Like all things that fascinate children, the book comes with a set of simple, but infinitely expanding, rules. You must write the person’s real name; you have 6 minutes and 40 seconds to write the cause of death or they die of a heart attack, etc. Light instantly goes on a misguided, ostensibly moral crime spree, killing hundreds of convicted criminals by writing their names in his notebook and sparking a national panic.

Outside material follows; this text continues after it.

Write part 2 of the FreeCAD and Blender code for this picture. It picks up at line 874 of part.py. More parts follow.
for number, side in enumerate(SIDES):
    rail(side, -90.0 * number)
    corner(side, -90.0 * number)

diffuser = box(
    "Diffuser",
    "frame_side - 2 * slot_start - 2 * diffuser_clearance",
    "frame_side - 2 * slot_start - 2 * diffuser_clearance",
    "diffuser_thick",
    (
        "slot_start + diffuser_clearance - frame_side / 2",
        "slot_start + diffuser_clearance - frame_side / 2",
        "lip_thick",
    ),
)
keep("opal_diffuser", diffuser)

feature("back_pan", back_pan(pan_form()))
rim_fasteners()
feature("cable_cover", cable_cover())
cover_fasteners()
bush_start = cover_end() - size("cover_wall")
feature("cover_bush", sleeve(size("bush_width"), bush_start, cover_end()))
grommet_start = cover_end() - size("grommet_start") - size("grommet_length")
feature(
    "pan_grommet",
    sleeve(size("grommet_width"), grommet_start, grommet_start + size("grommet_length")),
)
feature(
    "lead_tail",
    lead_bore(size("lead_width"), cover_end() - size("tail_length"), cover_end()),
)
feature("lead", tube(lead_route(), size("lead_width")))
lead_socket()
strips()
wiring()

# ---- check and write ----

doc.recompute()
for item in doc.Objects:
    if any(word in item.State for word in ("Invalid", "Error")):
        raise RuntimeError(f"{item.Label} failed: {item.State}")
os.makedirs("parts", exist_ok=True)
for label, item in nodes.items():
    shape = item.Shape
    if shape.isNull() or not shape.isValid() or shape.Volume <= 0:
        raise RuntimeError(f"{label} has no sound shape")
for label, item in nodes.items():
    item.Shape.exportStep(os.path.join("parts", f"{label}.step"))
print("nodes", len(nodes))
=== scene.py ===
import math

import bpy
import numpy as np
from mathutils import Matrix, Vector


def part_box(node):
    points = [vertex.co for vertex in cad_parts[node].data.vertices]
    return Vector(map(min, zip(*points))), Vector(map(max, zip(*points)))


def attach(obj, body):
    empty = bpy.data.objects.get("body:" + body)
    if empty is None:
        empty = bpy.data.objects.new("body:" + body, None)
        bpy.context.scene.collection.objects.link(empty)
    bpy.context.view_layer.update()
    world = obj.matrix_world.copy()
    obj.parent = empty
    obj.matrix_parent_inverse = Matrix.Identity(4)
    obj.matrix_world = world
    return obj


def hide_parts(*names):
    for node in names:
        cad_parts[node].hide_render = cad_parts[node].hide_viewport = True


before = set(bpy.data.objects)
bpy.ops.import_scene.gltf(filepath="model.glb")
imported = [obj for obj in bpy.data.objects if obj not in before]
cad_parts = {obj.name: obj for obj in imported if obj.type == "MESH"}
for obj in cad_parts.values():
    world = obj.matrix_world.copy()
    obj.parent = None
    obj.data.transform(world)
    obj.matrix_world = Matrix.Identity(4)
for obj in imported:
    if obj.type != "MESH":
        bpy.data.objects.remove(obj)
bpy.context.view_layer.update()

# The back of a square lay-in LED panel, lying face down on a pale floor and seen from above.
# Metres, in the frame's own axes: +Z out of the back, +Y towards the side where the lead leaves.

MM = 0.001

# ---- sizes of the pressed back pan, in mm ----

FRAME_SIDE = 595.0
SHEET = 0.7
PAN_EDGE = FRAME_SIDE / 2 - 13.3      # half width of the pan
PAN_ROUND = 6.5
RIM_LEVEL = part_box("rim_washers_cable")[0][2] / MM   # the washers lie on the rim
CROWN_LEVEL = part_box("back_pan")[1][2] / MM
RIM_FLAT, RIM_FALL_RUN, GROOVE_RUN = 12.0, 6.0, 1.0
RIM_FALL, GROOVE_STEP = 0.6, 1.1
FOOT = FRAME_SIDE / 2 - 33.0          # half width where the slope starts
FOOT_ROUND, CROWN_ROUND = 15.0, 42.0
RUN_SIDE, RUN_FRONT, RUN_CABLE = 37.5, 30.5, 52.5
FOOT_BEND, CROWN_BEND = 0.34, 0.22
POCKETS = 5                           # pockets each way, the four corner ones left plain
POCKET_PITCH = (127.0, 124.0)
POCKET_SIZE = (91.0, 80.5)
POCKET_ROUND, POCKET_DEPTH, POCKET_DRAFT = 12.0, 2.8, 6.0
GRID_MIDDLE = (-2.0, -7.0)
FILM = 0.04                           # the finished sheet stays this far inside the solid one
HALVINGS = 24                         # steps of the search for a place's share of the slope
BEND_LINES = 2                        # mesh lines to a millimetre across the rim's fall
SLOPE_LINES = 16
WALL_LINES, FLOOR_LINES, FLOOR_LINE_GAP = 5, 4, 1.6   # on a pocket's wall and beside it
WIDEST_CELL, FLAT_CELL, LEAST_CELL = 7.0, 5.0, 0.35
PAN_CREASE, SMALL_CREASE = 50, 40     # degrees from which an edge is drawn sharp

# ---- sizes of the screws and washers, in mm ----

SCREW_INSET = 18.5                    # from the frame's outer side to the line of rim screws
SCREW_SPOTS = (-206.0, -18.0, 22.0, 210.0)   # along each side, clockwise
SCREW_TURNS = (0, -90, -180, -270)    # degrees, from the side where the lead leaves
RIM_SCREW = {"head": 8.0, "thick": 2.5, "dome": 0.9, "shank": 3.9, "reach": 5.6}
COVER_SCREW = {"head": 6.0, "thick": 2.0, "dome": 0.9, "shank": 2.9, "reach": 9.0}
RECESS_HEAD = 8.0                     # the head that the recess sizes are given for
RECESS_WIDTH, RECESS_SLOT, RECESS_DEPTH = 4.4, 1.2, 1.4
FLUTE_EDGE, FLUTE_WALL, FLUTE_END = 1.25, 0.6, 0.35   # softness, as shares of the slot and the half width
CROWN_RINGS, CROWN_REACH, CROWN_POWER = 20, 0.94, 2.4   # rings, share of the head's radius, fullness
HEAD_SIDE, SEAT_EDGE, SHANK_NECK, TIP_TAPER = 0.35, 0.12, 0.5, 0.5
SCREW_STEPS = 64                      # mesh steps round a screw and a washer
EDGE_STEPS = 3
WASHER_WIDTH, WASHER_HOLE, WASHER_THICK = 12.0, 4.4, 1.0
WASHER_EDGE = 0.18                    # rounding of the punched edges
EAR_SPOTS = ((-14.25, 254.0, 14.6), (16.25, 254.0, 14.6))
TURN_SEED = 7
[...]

The story hits its stride when L (Ken’ichi Matsuyama), a mysterious teenage goth version of Sherlock Holmes with a killer sweet tooth, shows up and locks horns with Light in a battle of wits that spans two feature films and packs in more plot twists per square inch than seems entirely safe. Infinitely satisfying, “Death Note” is a red-meat story with two young, evil geniuses squaring off like a matchup between Lex Luthor and Brainiac, only with a Japanese pop-culture sheen. “Death Note” offers up all the twists and turns we want from the best TV shows, only instead stretching out for infinite, tortuous seasons, the whole epic wraps up in less than four hours.